=== Written request ===
Each line from the one containing "obj.data.transform(obj.matrix_world)" through the one containing "fold in the frame" must be echoed exactly, endpoints included, and every other line omitted.

=== Data entries ===
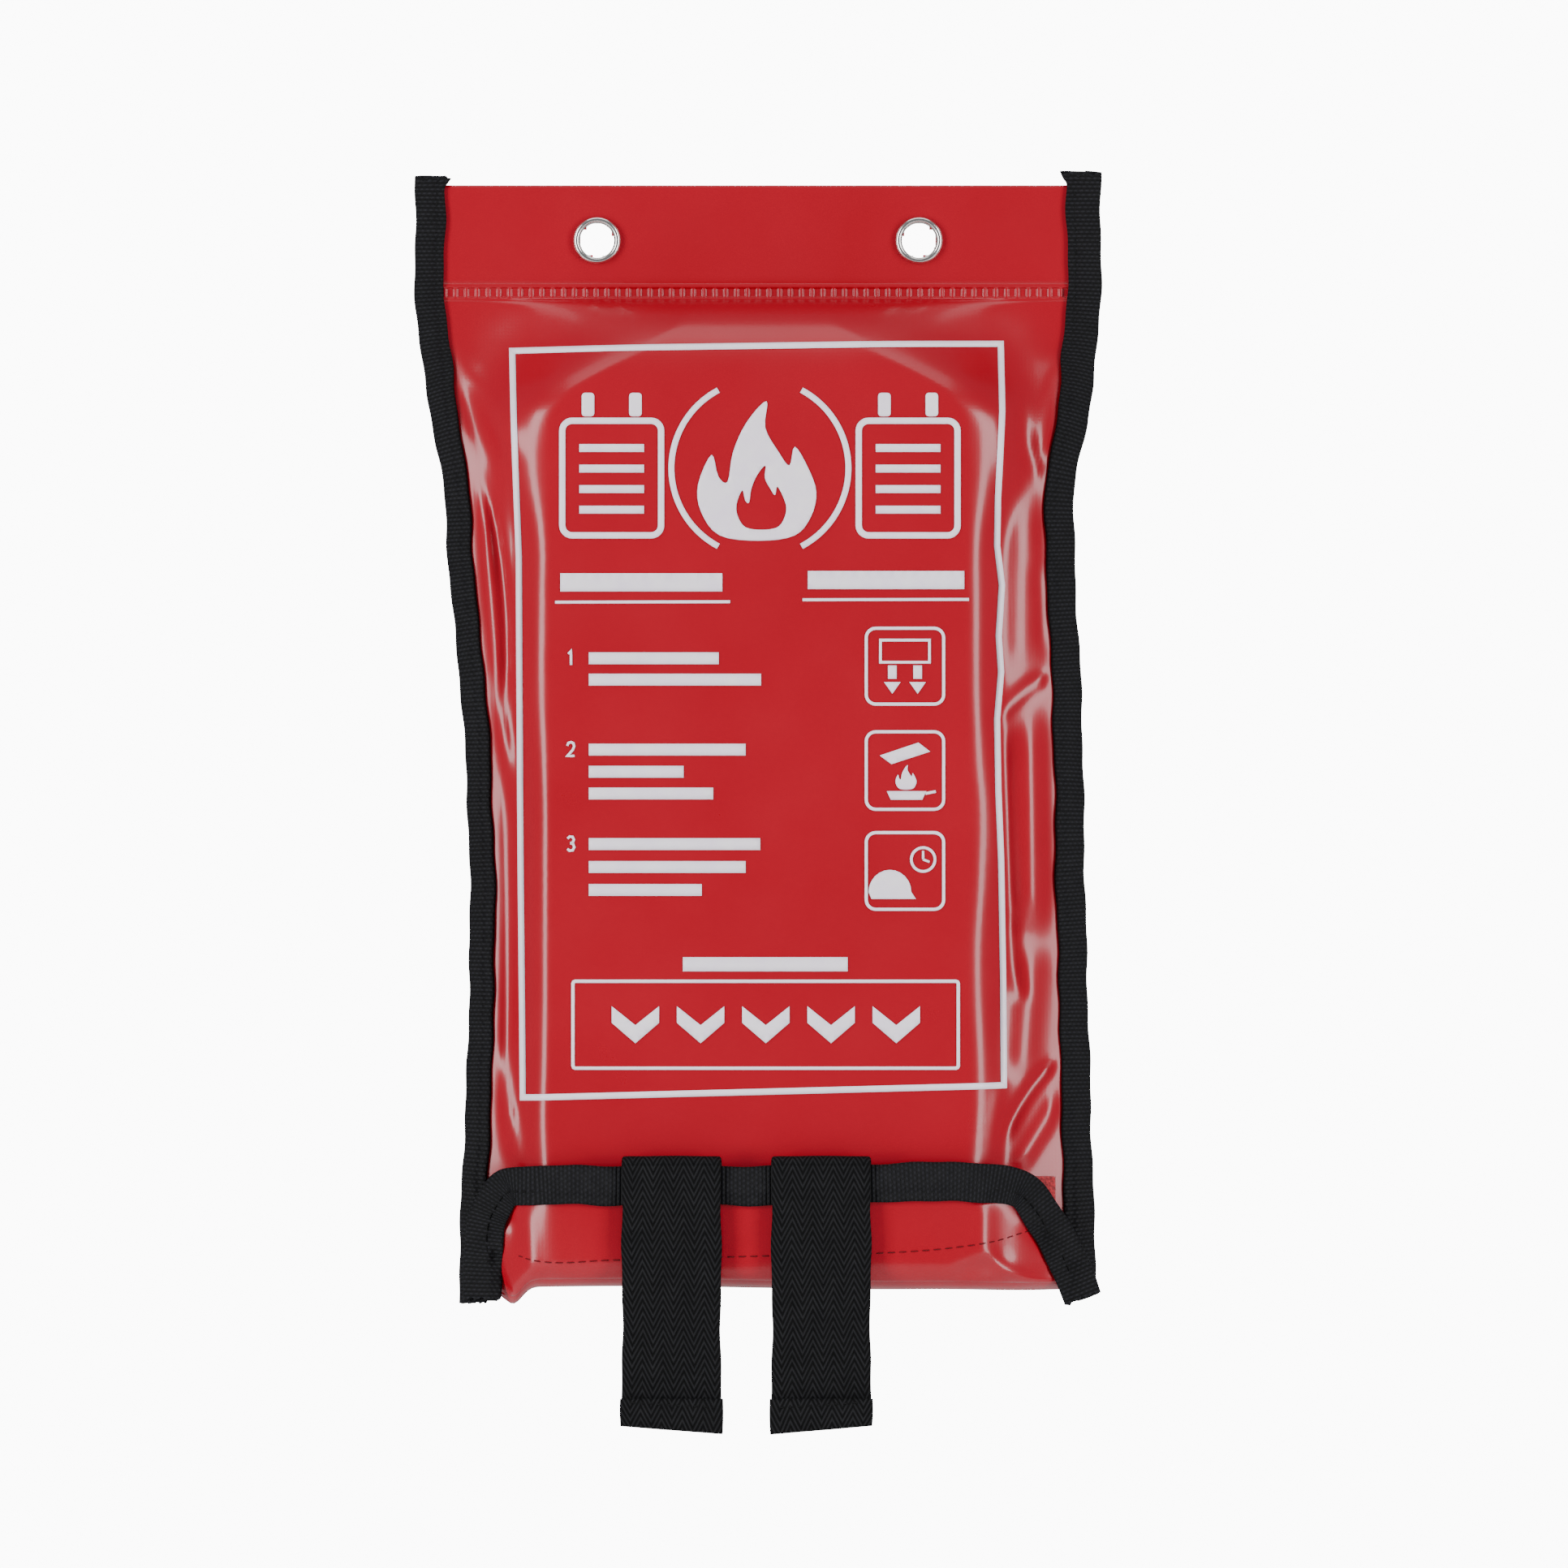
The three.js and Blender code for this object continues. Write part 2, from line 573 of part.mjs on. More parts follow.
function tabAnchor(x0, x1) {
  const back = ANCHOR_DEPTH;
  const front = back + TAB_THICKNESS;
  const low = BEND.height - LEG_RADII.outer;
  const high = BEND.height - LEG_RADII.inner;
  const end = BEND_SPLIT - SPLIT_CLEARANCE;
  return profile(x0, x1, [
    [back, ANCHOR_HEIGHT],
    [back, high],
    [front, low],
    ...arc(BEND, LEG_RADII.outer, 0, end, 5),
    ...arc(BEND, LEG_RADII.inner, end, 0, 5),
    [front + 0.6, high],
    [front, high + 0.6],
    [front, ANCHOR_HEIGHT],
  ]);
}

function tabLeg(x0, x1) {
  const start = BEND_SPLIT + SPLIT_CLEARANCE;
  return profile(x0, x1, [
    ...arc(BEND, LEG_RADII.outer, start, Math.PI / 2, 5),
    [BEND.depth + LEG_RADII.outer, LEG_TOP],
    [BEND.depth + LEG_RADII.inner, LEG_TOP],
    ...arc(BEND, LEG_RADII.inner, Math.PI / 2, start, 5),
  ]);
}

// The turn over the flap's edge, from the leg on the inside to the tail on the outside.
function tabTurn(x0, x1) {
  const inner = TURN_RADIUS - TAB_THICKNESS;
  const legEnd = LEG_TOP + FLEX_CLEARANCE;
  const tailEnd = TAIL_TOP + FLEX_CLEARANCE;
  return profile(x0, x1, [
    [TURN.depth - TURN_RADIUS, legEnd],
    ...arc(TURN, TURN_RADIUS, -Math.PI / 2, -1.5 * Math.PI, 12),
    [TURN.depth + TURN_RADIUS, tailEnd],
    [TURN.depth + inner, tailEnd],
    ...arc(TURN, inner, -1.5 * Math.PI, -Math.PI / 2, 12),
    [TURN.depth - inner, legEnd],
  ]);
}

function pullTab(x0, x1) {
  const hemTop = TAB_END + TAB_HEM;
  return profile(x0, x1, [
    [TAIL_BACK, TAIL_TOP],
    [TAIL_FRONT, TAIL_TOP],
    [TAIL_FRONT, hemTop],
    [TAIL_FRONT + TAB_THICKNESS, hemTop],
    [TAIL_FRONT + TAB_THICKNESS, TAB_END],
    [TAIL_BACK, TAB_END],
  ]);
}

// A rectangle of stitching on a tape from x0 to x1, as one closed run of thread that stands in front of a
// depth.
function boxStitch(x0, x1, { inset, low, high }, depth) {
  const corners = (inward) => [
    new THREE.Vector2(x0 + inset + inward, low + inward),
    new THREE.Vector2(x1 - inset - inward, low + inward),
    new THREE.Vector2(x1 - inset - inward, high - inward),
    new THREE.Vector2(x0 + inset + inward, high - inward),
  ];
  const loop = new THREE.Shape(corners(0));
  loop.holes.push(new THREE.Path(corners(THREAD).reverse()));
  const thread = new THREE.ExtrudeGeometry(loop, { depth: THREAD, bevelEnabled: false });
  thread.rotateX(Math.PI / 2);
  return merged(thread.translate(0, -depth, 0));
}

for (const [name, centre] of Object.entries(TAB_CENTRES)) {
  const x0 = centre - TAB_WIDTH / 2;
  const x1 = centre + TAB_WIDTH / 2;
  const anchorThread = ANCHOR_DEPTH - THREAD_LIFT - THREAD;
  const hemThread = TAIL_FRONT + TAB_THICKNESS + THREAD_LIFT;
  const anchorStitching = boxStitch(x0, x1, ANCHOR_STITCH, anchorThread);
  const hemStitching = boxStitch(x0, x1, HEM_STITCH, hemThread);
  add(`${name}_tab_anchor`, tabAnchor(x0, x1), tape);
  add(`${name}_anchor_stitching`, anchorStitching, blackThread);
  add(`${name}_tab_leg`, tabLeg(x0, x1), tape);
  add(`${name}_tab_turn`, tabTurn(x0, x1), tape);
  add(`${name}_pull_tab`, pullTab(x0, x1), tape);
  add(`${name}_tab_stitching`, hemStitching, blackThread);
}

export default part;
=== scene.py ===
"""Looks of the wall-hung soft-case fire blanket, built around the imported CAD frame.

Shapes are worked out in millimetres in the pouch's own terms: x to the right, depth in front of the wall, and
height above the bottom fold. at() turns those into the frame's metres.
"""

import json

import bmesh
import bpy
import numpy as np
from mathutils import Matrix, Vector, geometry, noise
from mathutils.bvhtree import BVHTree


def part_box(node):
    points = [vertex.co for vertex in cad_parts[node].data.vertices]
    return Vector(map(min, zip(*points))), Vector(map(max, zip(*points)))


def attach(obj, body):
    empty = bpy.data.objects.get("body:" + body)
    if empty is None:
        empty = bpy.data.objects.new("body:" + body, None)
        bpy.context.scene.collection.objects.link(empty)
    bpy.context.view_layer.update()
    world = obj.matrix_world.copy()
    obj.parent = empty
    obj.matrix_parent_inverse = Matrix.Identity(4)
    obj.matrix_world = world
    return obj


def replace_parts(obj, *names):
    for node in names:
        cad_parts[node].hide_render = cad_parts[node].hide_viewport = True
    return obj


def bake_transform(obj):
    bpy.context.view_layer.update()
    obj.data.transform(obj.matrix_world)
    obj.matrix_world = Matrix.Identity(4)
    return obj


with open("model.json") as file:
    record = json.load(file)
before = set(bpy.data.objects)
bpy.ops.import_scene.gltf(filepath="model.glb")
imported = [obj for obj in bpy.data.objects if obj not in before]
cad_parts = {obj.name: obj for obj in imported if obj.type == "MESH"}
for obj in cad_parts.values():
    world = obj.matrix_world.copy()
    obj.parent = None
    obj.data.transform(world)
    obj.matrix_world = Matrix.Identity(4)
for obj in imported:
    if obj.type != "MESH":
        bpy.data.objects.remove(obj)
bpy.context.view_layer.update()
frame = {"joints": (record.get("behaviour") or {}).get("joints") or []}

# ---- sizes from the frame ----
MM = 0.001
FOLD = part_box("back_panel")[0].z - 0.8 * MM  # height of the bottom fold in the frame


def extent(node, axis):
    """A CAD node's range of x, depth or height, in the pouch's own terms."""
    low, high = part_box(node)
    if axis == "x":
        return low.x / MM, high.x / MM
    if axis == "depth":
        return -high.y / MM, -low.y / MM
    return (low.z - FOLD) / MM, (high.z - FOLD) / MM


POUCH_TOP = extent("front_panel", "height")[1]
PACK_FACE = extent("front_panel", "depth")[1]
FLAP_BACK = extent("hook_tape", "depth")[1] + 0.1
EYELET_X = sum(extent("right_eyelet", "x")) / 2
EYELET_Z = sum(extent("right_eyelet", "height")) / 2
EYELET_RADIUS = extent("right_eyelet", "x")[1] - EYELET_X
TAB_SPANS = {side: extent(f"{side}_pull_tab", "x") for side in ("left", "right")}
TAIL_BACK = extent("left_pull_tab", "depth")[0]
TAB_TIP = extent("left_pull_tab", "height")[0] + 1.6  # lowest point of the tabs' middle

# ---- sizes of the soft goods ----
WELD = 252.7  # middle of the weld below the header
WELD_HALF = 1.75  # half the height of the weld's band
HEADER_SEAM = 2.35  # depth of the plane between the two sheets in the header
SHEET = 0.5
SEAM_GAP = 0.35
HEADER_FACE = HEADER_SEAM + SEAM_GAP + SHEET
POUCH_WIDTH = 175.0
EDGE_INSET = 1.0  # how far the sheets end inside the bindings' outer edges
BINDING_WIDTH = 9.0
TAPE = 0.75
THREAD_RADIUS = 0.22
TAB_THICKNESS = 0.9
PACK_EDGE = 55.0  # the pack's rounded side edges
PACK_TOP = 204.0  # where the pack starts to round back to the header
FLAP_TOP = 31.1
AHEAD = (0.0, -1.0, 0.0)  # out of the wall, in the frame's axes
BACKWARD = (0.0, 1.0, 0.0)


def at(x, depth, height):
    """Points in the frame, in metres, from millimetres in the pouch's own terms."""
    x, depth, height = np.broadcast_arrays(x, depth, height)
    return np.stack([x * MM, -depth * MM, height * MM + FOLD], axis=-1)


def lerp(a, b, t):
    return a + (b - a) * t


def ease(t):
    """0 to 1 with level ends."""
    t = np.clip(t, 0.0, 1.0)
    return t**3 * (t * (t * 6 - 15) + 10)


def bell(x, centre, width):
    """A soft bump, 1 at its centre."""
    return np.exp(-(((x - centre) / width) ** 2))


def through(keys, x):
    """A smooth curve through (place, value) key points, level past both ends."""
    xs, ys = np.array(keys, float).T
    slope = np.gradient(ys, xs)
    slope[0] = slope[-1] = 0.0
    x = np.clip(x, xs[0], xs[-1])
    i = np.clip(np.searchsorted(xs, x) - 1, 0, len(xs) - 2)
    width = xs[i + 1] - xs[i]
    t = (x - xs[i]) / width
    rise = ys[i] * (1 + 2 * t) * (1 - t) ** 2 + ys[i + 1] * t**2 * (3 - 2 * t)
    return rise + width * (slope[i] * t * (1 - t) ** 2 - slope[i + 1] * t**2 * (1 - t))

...

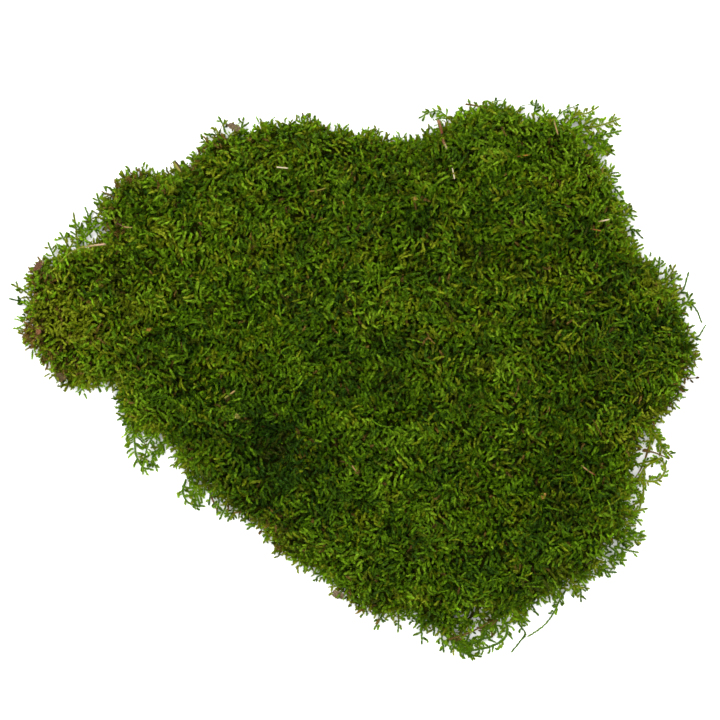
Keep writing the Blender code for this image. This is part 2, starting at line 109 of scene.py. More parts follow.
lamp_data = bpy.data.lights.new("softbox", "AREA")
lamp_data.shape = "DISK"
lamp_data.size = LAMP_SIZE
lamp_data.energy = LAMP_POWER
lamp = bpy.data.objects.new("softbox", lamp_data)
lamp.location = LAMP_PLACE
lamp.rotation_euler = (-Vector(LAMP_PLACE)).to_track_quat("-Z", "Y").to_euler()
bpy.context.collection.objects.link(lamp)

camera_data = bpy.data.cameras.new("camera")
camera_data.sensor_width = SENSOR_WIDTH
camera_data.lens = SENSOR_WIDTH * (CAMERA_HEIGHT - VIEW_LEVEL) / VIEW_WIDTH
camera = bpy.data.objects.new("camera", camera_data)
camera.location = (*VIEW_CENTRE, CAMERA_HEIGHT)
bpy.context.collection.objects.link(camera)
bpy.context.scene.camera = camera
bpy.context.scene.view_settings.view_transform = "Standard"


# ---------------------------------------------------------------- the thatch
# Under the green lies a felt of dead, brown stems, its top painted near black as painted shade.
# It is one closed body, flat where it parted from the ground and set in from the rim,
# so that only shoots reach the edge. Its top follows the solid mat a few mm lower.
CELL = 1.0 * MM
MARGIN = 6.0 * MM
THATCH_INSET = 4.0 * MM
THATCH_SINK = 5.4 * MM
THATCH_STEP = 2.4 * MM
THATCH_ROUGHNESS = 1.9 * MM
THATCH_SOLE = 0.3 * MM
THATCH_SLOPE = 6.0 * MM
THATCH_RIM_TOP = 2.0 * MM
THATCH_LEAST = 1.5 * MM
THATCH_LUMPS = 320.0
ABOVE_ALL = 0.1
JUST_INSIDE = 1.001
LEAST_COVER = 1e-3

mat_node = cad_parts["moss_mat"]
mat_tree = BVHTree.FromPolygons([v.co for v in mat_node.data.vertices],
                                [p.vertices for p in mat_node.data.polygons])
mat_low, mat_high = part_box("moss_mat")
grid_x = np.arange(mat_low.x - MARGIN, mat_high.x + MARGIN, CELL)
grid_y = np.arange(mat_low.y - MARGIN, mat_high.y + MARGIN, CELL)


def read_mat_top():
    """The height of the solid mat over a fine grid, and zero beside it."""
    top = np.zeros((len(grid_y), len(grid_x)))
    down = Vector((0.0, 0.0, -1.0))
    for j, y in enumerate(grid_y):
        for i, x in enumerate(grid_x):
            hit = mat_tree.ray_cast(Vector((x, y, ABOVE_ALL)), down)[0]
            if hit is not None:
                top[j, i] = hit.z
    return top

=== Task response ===
    obj.data.transform(obj.matrix_world)
    obj.matrix_world = Matrix.Identity(4)
    return obj


with open("model.json") as file:
    record = json.load(file)
before = set(bpy.data.objects)
bpy.ops.import_scene.gltf(filepath="model.glb")
imported = [obj for obj in bpy.data.objects if obj not in before]
cad_parts = {obj.name: obj for obj in imported if obj.type == "MESH"}
for obj in cad_parts.values():
    world = obj.matrix_world.copy()
    obj.parent = None
    obj.data.transform(world)
    obj.matrix_world = Matrix.Identity(4)
for obj in imported:
    if obj.type != "MESH":
        bpy.data.objects.remove(obj)
bpy.context.view_layer.update()
frame = {"joints": (record.get("behaviour") or {}).get("joints") or []}

# ---- sizes from the frame ----
MM = 0.001
FOLD = part_box("back_panel")[0].z - 0.8 * MM  # height of the bottom fold in the frame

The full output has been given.